«White Out» et «La chambre des enfants» : deux spectacles entre le rêve et l’éveil

Attirée par les formes scéniques qui « font vivre des sensations déstabilisantes », Anne-Marie Ouellet nomme cette démarche «secouer le corps de ville», c’est-à-dire débarrasser le spectateur de ses préoccupations de la vie quotidienne.
Photo: Marie-France Coallier Le Devoir Attirée par les formes scéniques qui « font vivre des sensations déstabilisantes », Anne-Marie Ouellet nomme cette démarche «secouer le corps de ville», c’est-à-dire débarrasser le spectateur de ses préoccupations de la vie quotidienne.

Pour sa première visite au Festival TransAmériques, la compagnie outaouaise L’eau du bain offre un doublé.
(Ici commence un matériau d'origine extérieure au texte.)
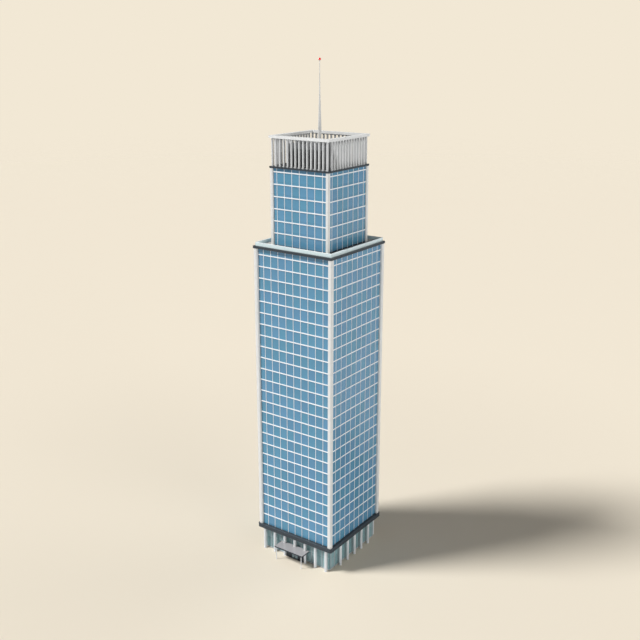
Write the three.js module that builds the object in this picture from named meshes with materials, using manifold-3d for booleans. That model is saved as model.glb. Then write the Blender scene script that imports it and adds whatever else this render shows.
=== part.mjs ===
// Office tower at one tenth of full size: 100 mm here is 1 m of the real building.
// Millimetres, +Z up, entrance front towards -Y. The origin is at the centre of the plan,
// on the underside of the ground floor.
import * as THREE from "three";
import { mergeVertices } from "three/addons/utils/BufferGeometryUtils.js";
import Module from "manifold-3d";

const wasm = await Module();
wasm.setup();

// Clearances
const gap = 0.3; // between two fixed pieces that touch
const doorGap = 6; // round every door leaf

// Storeys and levels
const storey = 400;
const slabThickness = 30;
const groundFloorTop = 15;
const lobbyTop = 830; // underside of the base band
const bandTop = 970;
const mainStoreys = 25;
const mainTopStrip = 205; // from the last main floor to the terrace
const terraceUnderside = bandTop + mainStoreys * storey + mainTopStrip;
const terraceTop = terraceUnderside + 80;
const upperFirstFloor = terraceTop + 420;
const upperFloors = 6;
const crownUnderside = upperFirstFloor + (upperFloors - 1) * storey + 120;
const crownTop = crownUnderside + 52;
const railUnderside = crownTop + 893;
const railTop = railUnderside + 82;
const mastTip = 17190;

// Half widths of the square plan
const bandHalf = 1610;
const bandCornerRadius = 70;
const terraceHalf = 1580;
const parapetHalf = 1522;
const crownHalf = 1162;
const railHalf = 1170;
const plantHalf = 720;
const lobbyGlassHalf = 1420;
const groundFloorHalf = 1430;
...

Une invitation espérée depuis un « certain nombre d’années » par la cofondatrice du théâtre créé en 2008, Anne-Marie Ouellet. Ravie, l’autrice et metteuse en scène estime que White Out, oeuvre s’adressant « à tous les sens des spectateurs », est de nature à intéresser les festivaliers. « Elle agit presque comme un spectacle de danse, j’ai l’impression : très sensorielle et avec beaucoup de place pour l’imagination du public. »

Et la présentation de La chambre des enfants, rare incursion du FTA en théâtre jeunesse, permet potentiellement d’explorer l’expérience du diptyque. « En arts visuels, on a l’habitude de voir deux oeuvres qui se répondent, différemment. Ici, c’est la même chose : il y a des échos thématiques, des motifs qu’on revoit d’un spectacle à l’autre. »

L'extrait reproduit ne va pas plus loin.